Mr Mathews argued for the defence that no quarrel was known to exist between the two men prior to the murder. Coleman, who was a long-term inmate at the workhouse, was said to have been of an amicable disposition while Gerrish, who had been a resident for only three months, was also not known to ‘be addicted to fits of passion’. Mathews maintained that, immediately before the murder, Charles Gerrish had been greatly provoked by the victim and because of this the jury would be justified in returning a verdict of manslaughter rather than one of wilful murder.
In summing up the case for the jury, Lord Chief Justice Coleridge told them that, in order to reduce the charge from murder to manslaughter, it was necessary that the blow that caused Coleman’s death should follow closely after the alleged provocation and that such provocation must be active and not passive. Mere words between the two men would be classed as passive provocation and there was evidence that Gerrish had deliberately waited for five or six minutes to allow the poker to become red hot before his fatal attack on Coleman. The facts of the case, continued Coleridge, were very clear and very simple and the jury should have no difficult in arriving at a verdict. They had a painful duty to perform, but it was a duty that they owed to the general public and they should perform it to the best of their ability.
After a short consultation, the jury returned a verdict of ‘Guilty of wilful murder’ against Charles Gerrish and, putting on his black cap, the judge addressed the prisoner, telling him that he had been justly convicted. He had sent an old man out of this world into the next without any preparation by a very cruel death and that the act had, on Gerrish’s part, been deliberately premeditated. Sentencing Gerrish to be executed, the judge remarked that, unlike his victim, Gerrish would at least have the chance to prepare for his end.
Gerrish accepted his sentence without emotion and was executed at Devizes by William Marwood on 31 January 1882.

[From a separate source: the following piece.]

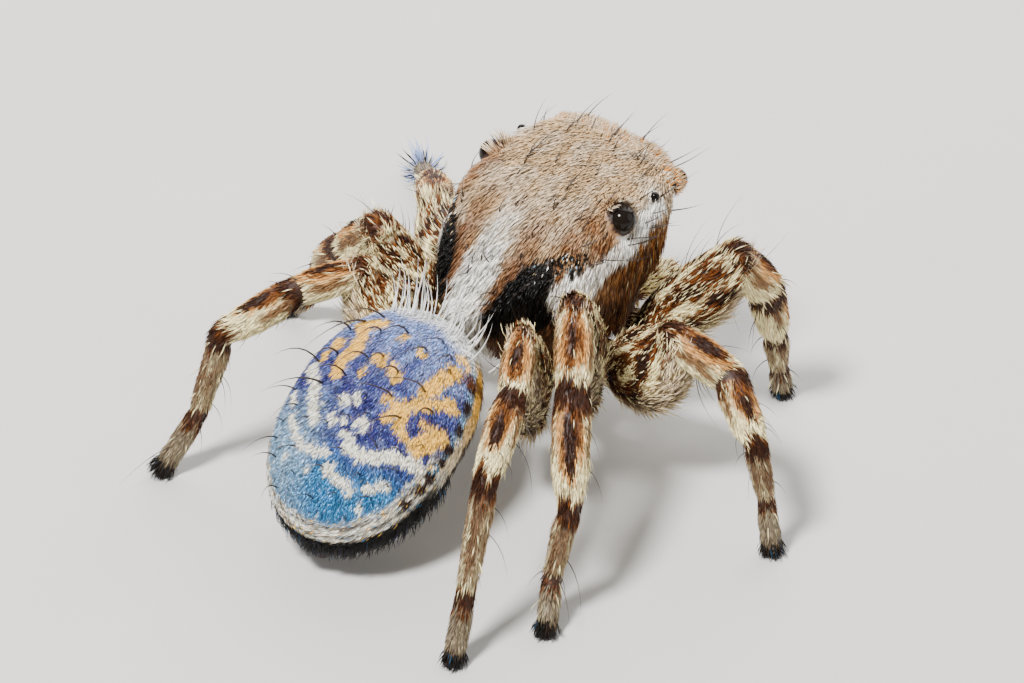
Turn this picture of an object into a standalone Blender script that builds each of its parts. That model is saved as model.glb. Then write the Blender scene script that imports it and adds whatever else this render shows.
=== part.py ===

[Note: In various accounts of the murder in contemporary newspapers, the name of the doctor originally called to attend Mr Coleman is given as Mr Carloss, Mr Swithin Waylen and Mr George Waylen. Records show that a Mr George S.A. Waylen, with the middle name of Swithin, was practising medicine in Devizes at the time of the murder. Pauper Richard Hayward is also alternatively named Richard Hartward.]